THE STORY – Joe is a middle-school band teacher whose life hasn’t quite gone the way he expected. His true passion is jazz — and he’s good. But when he travels to another realm to help someone find their passion, he soon discovers what it means to have soul.
THE CAST – Jamie Foxx, Tina Fey, Questlove, Phylicia Rashad, Daveed Diggs & Angela Bassett
THE TEAM – Pete Docter (Director/Writer), Mike Jones & Kemp Powers (Writers)
THE RUNNING TIME – 100 Minutes
By Daniel Howat
Why am I here? What am I meant to do? Most of us have asked these big questions and maybe a few of us have a good answer for them. For me, “Soul” landed at just the right moment to bring a new perspective to those questions. And let me tell you, exploring the meaning of life has never been so cute. In true Pixar fashion, “Soul” tackles huge existential questions while remaining accessible for a family audience. All ages can enjoy this film, but it’s sure to land differently for the adults who have wrestled with their purpose.
Joe (Jamie Foxx) is a middle school band teacher who dreams of more. He’s dreamt of playing jazz professionally for most of his life. The problem is: Joe’s not young anymore. He’s middle-aged and the chances for him to create a new career are few and far between. When a former student calls about an opportunity to play piano with the Dorothea Williams Quartet, Joe sees it as his big break. He nails the audition and gets the gig, but before he even gets the chance to celebrate, he falls down an open manhole to his death. Well, more specifically, we see Joe’s soul land in the gateway to the Great Beyond.
But Joe isn’t done living. He isn’t ready to accept this fate. He makes a break for it, and eventually finds his way to the Great Before, the place where souls are developed before being sent to earth. Here, he is paired with soul number 22 (Tina Fey) as they attempt to get Joe’s soul back to his body. The rest of their journey is best left unspoiled.
As expected, the animation throughout “Soul” is some of Pixar’s best yet. Taking place in both the real world of New York City as well as the Great Before, the film features stunning realistic animation that accentuates the real world so well, while also creating something brand new. There are moments, particularly when Joe falls into the Great Before, that will stand as some of the best sequences of animation in a Pixar film. Paired with a remarkable score from Trent Reznor & Atticus Ross, this entire movie is a lot of fun on the surface alone.
The script from Pete Docter, Kemp Powers and Mike Jones is poignant and gentle. Docter and Powers also directed the film with a steady hand, never letting the otherworldly elements overshadow the humanity in the story. While there’s plenty of zany action, including talking animals and a body swap, “Soul” is one of Pixar’s quietest, most contemplative, and gentle films. While Joe’s struggles are so different from mine personally, the desires are universal. He’s looking for purpose. He’s full of unfulfilled artistic expression. He wants to be somebody.

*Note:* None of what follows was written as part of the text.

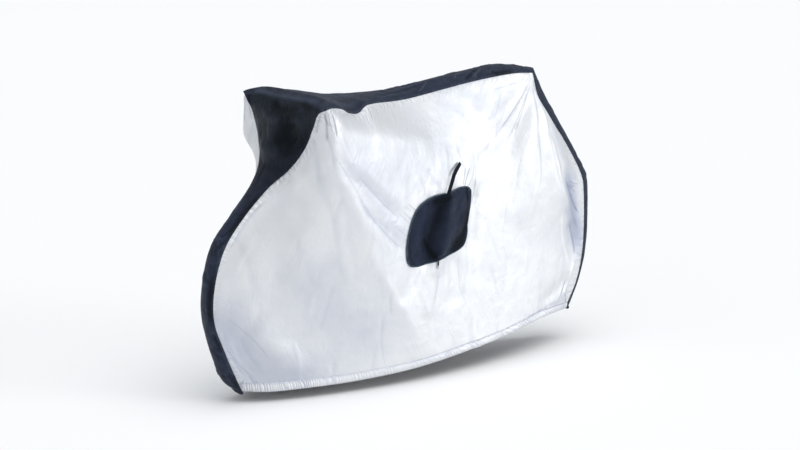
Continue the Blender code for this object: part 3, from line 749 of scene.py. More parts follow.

Needless to say, these are hard questions to tackle, and I would never expect a 100-minute animated film to give some easy answers. It would’ve been easy, however, for the film to cop out and give some generic “chase your dreams” inspirational sort of speech. Instead, “Soul” leans into reality and lets Joe find his own answers through conversations and realizations. Along with Joe, I was finding answers to questions I didn’t know I needed.
Docter’s previous film, “Inside Out,” gave families a new language to talk to their kids about emotions. While “Soul” doesn’t give the same simple tools to talk about purpose, it does give enough to ask some great questions.
“Soul” has all the elements we know and love from Pixar: the incredible animation, a great story and something for both kids and adults. Yet, there’s something that feels different about this one. While the filmmakers had no idea what sort of year 2020 would turn out to be, “Soul” is perfectly placed to help so many of us cope with the disappointments or lack of fulfillment this year has brought.
“Soul” is a delightful and happy movie. And for anyone who has questioned why you’re here, this will pack an emotional punch.
THE FINAL SCORE
THE GOOD – “Soul” is Pixar’s most existential film by asking huge questions but always remaining accessible. It’s contemplative and gentle, while as funny and as beautifully animated as the best of Pixar.
THE BAD – The film aims really high with questions of the meaning of life and naturally can’t come to perfectly satisfactory answers. It may also be more meaningful for adults than kids due to the weighty subject matter.